The Merzbush: elegies to Kurt Schwitters

In the years following World War I, the cubist Kurt Schwitters coined the term “Merz” in reference to his life ambition to “make connections between everything in the world.” Through the use of painting, sculpture, collage and graphic design, Schwitters hoped to unify life and art by incorporating non-art into his work. Schwitters is well known for his collage, but the artist also altered interiors of living spaces. The most famous of these being The Merzbau, which utilized hundreds of found materials, took over 10 years in the making, and transformed a family house into a living walk-in sculpture. Schwitters’ The Merzbau was the pioneer of installation art.

For Bushwick Open Studios 2010, Norte Maar will present THE MERZBUSH featuring the creative genius of several artists who will revisit Kurt Schwitters ideal to ‘make connections between everything in the world.” The project will transform rooms of an apartment into living sculpture.

Albert Beniada

Albert is a filmmaker and a tutor. He holds a B.S. in computer science and has studied film production at USC. His love of learning and passion for creativity permeate both his teaching and his films, which run the gamut from narrative to documentary to music video.

Arts in Bushwick

Arts in Bushwick is an all volunteer organization that serves and engages artists and other neighborhood residents through creative accessibility and community organizing. It is our goal to create an integrated and sustainable neighborhood, and to bring together all Bushwick residents and stakeholders to counter development-driven displacement.

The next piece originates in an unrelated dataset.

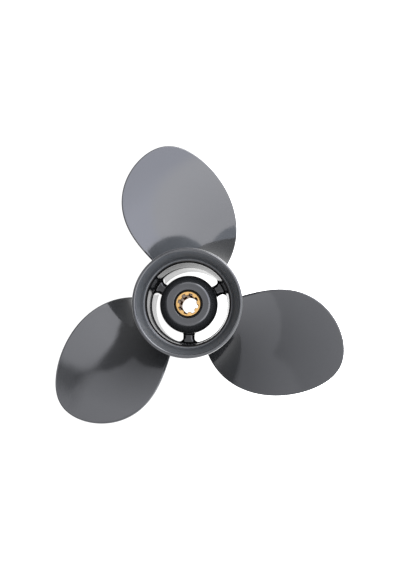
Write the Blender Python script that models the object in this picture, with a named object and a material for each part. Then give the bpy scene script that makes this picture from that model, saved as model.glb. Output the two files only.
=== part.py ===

Reel Works Teen Filmmaking

Reel Works Teen Filmmaking is centered of the conviction that every young person has a story to tell and an important contribution to make our world. We believe that filmmaking holds within it essential disciplines of literacy, communication, creative and critical thinking, storytelling and teamwork that young people need to effectively express their unique visions. In the process they gain self-esteem, master state-of-the-art technology and are transformed from passive consumers to active creators of media. We say to teens: You have a voice. Use it!

Founded in 2001 at the Prospect Park YMCA, Reel Works is a full-time nonprofit arts organization that serves over 150 teens each year through five core programs: The Lab, The Master Class, Reel Impact, Reel Works Productions and the Summer Lab.